EXERCISE PROMPT - Using the records below, locate all lines containing "between" and return them.

LISTED RECORDS -

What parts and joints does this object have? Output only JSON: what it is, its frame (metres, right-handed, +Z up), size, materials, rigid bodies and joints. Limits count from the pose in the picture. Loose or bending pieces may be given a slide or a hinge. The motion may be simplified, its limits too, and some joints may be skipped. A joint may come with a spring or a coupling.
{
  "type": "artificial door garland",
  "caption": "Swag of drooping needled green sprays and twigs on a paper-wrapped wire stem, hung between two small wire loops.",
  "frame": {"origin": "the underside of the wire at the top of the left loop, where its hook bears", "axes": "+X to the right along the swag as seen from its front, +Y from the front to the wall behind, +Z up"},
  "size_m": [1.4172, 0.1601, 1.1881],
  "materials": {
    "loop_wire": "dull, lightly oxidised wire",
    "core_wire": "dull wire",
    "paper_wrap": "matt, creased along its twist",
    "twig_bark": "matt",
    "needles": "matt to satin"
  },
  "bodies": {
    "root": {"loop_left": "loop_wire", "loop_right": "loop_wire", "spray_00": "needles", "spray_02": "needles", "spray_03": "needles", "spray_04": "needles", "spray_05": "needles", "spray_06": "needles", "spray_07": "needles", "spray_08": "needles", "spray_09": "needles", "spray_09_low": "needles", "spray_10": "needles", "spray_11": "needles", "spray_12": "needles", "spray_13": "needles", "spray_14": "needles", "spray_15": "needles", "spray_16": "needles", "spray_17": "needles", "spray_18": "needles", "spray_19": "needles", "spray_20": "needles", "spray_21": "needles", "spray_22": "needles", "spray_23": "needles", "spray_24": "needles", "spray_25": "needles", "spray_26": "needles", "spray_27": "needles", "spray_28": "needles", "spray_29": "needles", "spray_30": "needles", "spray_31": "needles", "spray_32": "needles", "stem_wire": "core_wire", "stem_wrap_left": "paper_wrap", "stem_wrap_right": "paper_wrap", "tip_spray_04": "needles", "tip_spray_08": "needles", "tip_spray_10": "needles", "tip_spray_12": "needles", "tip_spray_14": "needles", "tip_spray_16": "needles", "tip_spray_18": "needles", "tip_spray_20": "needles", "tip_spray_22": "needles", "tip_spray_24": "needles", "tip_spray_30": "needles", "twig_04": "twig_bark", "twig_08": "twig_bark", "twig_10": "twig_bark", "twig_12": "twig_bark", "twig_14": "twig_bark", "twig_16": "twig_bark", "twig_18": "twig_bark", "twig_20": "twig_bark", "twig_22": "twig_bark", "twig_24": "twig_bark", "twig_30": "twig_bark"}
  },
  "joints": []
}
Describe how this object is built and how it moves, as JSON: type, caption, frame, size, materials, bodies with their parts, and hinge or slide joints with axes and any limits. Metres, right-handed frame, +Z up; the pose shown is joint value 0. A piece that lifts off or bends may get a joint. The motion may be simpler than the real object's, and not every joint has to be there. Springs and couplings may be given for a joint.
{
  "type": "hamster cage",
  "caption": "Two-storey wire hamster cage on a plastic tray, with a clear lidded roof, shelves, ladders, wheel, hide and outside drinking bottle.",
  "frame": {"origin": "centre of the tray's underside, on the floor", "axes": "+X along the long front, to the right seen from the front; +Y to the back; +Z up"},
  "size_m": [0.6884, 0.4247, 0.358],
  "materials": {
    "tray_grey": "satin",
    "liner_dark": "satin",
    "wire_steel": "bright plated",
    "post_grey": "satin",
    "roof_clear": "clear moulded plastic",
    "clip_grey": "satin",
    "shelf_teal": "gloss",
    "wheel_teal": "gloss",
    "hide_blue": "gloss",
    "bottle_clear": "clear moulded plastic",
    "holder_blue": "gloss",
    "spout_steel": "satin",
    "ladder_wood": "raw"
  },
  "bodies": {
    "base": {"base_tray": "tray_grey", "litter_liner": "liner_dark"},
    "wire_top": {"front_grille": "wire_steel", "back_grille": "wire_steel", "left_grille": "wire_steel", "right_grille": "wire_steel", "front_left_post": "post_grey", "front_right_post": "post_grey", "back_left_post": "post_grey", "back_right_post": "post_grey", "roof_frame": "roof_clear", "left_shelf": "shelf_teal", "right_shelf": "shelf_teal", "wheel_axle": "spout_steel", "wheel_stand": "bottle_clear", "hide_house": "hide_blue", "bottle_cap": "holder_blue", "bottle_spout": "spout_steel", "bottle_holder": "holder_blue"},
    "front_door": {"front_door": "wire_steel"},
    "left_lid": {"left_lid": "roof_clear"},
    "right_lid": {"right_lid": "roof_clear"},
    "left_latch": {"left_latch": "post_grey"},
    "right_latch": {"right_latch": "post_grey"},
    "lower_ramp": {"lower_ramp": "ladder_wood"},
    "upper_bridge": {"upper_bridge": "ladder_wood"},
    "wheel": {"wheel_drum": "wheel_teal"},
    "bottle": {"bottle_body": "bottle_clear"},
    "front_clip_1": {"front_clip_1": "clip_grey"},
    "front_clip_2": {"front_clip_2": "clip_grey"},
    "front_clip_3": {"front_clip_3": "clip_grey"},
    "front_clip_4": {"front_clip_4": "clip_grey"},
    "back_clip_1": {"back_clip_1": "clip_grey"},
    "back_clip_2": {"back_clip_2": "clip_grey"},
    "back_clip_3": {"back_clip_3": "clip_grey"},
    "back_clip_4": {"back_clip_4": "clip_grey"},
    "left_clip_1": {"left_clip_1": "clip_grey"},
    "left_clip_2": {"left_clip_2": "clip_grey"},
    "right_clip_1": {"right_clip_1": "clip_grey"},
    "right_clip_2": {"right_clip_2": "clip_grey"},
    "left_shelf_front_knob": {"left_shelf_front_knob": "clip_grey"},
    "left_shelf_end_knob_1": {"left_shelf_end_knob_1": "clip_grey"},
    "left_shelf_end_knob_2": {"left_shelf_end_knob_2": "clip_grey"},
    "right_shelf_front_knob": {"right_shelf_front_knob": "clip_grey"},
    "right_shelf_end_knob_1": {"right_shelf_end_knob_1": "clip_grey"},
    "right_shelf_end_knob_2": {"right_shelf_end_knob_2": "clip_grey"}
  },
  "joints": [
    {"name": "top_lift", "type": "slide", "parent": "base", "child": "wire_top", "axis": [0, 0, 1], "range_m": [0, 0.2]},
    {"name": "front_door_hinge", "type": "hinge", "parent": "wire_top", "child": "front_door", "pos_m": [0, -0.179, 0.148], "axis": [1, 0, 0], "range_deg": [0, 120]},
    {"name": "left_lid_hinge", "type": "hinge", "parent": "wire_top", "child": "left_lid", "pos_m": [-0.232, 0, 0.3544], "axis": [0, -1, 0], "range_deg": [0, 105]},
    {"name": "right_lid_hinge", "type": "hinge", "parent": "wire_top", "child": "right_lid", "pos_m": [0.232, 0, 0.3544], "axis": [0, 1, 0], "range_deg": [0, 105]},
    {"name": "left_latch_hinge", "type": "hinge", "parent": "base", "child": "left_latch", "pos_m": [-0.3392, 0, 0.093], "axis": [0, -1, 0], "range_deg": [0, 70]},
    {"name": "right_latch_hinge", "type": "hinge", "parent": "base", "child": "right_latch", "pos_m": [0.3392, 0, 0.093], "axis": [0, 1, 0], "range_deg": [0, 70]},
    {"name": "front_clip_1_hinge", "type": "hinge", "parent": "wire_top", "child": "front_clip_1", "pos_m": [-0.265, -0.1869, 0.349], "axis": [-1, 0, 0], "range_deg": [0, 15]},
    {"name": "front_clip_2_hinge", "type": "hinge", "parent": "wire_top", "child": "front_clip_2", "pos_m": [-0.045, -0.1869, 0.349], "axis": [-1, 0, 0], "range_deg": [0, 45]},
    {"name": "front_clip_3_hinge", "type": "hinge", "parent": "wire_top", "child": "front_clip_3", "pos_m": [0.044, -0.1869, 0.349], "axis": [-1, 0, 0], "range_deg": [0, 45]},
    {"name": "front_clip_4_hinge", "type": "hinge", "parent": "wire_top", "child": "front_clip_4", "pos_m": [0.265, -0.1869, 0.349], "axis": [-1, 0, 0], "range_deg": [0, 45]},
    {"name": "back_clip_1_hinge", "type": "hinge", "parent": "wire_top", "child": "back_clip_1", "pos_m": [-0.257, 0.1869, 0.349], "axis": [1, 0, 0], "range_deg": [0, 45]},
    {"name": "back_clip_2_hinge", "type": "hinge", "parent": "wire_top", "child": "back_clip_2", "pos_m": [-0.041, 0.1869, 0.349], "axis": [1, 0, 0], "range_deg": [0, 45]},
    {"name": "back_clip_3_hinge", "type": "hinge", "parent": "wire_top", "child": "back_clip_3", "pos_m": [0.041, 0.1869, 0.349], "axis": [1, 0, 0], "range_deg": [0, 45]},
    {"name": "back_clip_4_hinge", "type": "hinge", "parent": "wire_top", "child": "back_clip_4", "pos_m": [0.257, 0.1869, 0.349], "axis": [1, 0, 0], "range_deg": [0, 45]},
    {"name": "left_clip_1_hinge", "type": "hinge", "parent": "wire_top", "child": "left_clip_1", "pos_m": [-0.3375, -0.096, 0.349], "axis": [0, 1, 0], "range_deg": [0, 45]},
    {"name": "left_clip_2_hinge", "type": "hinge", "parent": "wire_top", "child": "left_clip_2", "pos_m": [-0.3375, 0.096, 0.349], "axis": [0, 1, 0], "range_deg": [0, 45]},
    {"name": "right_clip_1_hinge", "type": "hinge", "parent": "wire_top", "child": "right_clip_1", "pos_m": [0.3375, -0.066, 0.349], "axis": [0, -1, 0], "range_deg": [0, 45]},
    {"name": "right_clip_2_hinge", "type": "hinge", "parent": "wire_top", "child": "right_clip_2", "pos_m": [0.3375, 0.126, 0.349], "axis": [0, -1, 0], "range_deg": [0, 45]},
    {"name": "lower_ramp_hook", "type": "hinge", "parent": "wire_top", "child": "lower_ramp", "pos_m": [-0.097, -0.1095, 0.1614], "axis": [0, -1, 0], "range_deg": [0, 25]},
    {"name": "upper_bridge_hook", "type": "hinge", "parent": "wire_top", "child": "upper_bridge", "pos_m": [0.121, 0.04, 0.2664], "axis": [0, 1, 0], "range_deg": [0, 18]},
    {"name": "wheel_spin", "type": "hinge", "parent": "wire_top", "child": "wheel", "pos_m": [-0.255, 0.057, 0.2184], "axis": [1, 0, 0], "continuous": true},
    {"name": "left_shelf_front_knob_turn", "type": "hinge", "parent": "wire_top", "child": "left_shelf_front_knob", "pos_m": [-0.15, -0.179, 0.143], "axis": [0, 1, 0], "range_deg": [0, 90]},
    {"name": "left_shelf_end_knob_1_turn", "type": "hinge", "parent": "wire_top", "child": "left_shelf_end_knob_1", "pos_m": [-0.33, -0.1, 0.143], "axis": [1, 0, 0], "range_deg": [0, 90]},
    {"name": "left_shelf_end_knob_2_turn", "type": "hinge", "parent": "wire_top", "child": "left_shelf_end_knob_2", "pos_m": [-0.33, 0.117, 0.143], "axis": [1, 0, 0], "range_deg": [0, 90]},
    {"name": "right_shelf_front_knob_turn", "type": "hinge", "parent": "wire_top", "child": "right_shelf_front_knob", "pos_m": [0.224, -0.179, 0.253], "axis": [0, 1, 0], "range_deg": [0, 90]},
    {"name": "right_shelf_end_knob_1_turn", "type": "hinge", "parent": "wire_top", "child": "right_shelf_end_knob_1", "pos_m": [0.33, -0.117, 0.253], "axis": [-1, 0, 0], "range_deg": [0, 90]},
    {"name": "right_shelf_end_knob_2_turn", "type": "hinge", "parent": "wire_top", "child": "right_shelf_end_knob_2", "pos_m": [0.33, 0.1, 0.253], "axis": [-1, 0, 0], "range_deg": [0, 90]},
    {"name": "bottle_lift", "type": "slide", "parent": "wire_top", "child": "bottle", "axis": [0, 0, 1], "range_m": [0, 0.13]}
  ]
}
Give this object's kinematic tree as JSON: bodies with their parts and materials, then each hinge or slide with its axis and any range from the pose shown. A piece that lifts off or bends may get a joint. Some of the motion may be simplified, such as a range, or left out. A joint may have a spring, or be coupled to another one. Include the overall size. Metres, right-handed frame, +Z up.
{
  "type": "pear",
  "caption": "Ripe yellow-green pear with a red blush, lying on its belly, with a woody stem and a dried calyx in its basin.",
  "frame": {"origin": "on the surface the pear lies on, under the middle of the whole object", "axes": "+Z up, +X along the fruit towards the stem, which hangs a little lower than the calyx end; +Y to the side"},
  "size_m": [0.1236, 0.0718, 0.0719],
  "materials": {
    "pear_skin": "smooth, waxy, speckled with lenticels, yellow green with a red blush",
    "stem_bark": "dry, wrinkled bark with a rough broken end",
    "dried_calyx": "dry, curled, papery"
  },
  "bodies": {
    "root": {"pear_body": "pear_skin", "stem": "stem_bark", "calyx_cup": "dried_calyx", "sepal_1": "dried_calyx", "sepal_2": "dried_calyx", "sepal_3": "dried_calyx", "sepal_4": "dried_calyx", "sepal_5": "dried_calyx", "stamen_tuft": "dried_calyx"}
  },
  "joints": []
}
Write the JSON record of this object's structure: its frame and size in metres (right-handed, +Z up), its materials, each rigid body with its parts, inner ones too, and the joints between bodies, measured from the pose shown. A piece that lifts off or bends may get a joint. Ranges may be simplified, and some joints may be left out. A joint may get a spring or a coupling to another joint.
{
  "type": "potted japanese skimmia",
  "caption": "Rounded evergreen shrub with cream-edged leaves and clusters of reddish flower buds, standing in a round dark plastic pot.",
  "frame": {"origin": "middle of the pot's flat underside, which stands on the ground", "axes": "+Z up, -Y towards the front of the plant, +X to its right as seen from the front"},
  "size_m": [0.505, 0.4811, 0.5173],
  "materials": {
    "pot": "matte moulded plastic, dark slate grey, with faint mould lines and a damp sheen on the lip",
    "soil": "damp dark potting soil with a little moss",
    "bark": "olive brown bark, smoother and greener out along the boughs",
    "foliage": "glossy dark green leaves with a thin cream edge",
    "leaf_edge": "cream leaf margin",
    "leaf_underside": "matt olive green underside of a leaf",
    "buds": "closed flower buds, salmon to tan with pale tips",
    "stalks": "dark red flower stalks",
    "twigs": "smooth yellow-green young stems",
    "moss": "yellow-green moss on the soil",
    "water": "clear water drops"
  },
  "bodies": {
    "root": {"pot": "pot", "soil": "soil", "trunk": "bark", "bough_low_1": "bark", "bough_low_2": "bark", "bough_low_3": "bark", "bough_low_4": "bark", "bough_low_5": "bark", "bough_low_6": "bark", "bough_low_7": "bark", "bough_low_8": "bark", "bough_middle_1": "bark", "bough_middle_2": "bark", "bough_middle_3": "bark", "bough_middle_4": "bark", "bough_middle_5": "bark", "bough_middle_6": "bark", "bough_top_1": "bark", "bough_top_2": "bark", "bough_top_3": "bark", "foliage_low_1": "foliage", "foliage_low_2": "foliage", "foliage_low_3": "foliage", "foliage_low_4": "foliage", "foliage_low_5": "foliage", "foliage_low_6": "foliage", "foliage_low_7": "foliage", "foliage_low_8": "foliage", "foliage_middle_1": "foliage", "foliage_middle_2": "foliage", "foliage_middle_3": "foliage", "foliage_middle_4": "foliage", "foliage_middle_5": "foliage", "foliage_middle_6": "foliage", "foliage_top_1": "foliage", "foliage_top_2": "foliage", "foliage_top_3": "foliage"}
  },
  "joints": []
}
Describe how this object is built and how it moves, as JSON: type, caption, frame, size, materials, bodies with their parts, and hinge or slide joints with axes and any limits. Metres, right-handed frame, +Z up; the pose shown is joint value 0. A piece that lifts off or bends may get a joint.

RESULT FOR THIS TASK -
  "caption": "Swag of drooping needled green sprays and twigs on a paper-wrapped wire stem, hung between two small wire loops.",
Write the JSON record of this object's structure: its frame and size in metres (right-handed, +Z up), its materials, each rigid body with its parts, inner ones too, and the joints between bodies, measured from the pose shown. A piece that lifts off or bends may get a joint. Ranges may be simplified, and some joints may be left out. A joint may get a spring or a coupling to another joint.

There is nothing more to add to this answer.